I have 2080 super, which is probably a bit behind the 3070 and it pretty heavily out performs my ps5.
on what games you have compared to? how do you get that conclusion?
Control. Runs better, looks better on pc, compared to ps5.
Baldurs Gate 3. Main thing I've noticed, which may be a CPU issue is there's a longer pause on the Ai's turn on the ps5 sometimes. I have a 5900x on the PC, and playing in normal, whereas I'm playing tactician on PS5. So maybe the harder difficulty requires the CPU to think longer, or my cpu is just significantly better than the one in the ps5.

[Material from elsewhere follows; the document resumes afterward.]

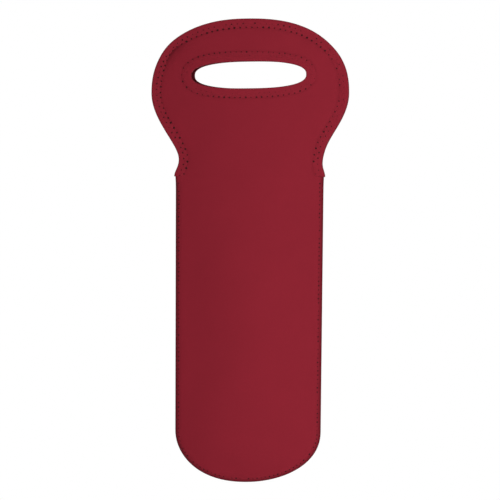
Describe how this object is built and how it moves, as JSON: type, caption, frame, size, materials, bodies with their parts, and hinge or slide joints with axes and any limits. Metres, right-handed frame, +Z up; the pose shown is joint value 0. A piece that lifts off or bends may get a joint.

Edit. Pretty sure I was using the ryzen 3600 for control. 30fps with ray tracing on PS5, and while not a solid locked 60 on pc it was pretty close. Control is why I want Alan Wake 2 on pc, but I refuse to buy from epic.
Looking online, the 5700xt or 2070 are the closest match to the ps5.

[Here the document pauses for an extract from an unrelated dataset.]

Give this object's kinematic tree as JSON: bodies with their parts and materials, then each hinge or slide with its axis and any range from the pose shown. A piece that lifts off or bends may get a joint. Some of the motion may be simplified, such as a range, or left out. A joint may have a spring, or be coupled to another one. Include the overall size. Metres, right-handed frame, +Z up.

BG3 is a CPU issue because of how the game was made.(mentioned in DF's video)
Control however is a build issue where developed features for RTX/DLSS are not available on PS5 due to hardware and API limitation.(thanks to Nvidia). It's not really a good comparison unless you run without those and pick the same texture resolution/render upscale etc. Then compare your frame time/fps to claim 2080 super with your rig outperforms PS5. Remember, when we say "out perform", we need to compare with as close possible work load and then see which one finished faster. Not which one looks nicer with all the knobs tweaking.
Ps5 does have other stuff like checkerboard and dynamic resolution available though. Fact remains, control was almost a locked 60fps on pc, and locked at 30 with less impressive visuals on PS5. And I would bet it'll be same for Alan. In that I could get better framerate while also having better visuals on my pc than which I would get on the ps5.
I went to look up spec data, PS5 10.29 TFLOPS, 2800 Super, 11.15 TFLOPs. So by spec number 2080 Super is slightly better than PS5's GPU. But for Control like DF mentioned RTX/DLSS gives pretty big advantage for fidelity.